I have a sermon that I do on this. I preached it one time in North Carolina. I assume this lady didn't understand what I was trying to say. Her reactions was, "Your darn right I don't like being around sinners. They smoke, they drink, they swear; I don't like being around them." Her tone suggested, "Look at me! Look how far I am up the mountain of spiritual maturity! I don't like being around sinners!" God, help us.
One of the best ways to do outreach is the Levi way. Have a party once a month and invite every member and every prospect to every fellowship every month. It is not only a great way to do outreach. It is a lot of fun. I have written about this so often I will keep this brief. If you are new to this concept, see http://www.joshhunt.com/friday
To to this effectively, you need to do evangelism as a team. Have an inreach leader, outreach leader, fellowship leaders and so forth in every class. What a wonderful plan: let the teachers teach, the leaders lead and the party planners plan the parties.
To do this, you need to have a vision day once a quarter. I have written about these things in other contexts. See www.joshhunt.com/articles.htm for a backlog of previous articles.
The Navigators taught me about discipleship. Jack Taylor taught me about worship. He was the Interim Pastor at my brother's church for about a semester. He did a sermon series on praise. It forever changed my life. It was the single most influential series of sermons I have ever experienced.
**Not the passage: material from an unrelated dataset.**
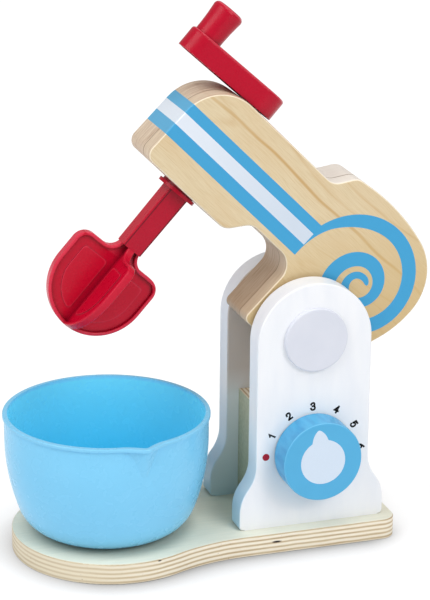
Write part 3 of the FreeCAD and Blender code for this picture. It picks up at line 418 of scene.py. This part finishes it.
def head_wood():
    """Pale pine, long grain, browner on its edges, printed stripes and spiral, and a painted edge
    highlight.
    """
    shader = Shader("head_wood")
    along, up, across = head_coordinates(shader)
    wood, fine = head_grain(shader, along, up, across)
    facing = shader.magnitude(shader.split(shader.normal())[1])
    edge = shader.range(facing, *EDGE_FACING, 1.0, 0.0)
    wood = shader.mix(shader.times(edge, 0.85), wood, head_edges(shader, along, up, across))
    # Painted highlight along the rounded edges of the wood
    painted_arris_highlight = shader.times(shader.range(facing, *PAINTED_HIGHLIGHT_RISES, 0.0, 1.0),
                         shader.range(facing, *PAINTED_HIGHLIGHT_FALLS, 1.0, 0.0))
    wood = shader.mix(shader.times(painted_arris_highlight, 0.55), wood, srgb(252, 243, 222))

    blue, pale = head_artwork(shader, along, up)
    paint_grain = shader.range(fine, 0.2, 0.8, 0.0, 0.10)
    blue_paint = shader.mix(paint_grain, srgb(54, 158, 208), srgb(80, 172, 216))
    # Painted sheen: the blue paler and greyer on the edges
    blue_paint = shader.mix(shader.times(edge, 0.5), blue_paint, srgb(114, 180, 213))
    pale_paint = shader.mix(paint_grain, srgb(206, 217, 230), srgb(218, 226, 236))
    towards_nose = shader.range(along, *NOSE_PAINT_ALONG, 0.0, 0.45)
    pale_paint = shader.mix(towards_nose, pale_paint, srgb(240, 244, 249))
    # Painted highlight along the rounded edges of the pale paint
    pale_paint = shader.mix(shader.times(painted_arris_highlight, 0.6), pale_paint, srgb(252, 253, 255))
    # A darker line drawn on the rounding of the pale paint
    dark_round_line = shader.between(facing, *DARK_ROUND_FACING)
    pale_paint = shader.mix(shader.times(dark_round_line, 0.45), pale_paint, srgb(118, 150, 178))
    colour = shader.mix(blue, wood, blue_paint)
    colour = shader.mix(pale, colour, pale_paint)
    painted = shader.math("MAXIMUM", blue, pale)
    height = shader.plus(shader.times(fine, 0.5), shader.times(painted, 0.25))
    return shader.principled(Base_Color=colour, Roughness=shader.range(fine, 0.2, 0.8, 0.48, 0.60),
                             Normal=shader.bump(height, 0.12 * MM, 0.35))


# Layers of the plywood, in millimetres: their pitch, where the first one lies and how far they wander
PLY_PITCH = 2.62
PLY_START = 1.3
PLY_WANDER = 0.9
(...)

There is something about worship that changes us. There is something about worship that transforms us. There is just something about worship.
This is one thing that can be done better in a big group than a small group. But, you can still do worship in a small group. You may have someone in your group that plays the guitar or piano that could help. Have you ever asked? I'd love to play my guitar, and no one asks. I wonder why. Hmmm.
Another approach is through videos. It will help if you can get a projector and some big sound. People don't sing well unless you can get the volume loud enough that they can't hear themselves. Projectors are getting cheaper all the time.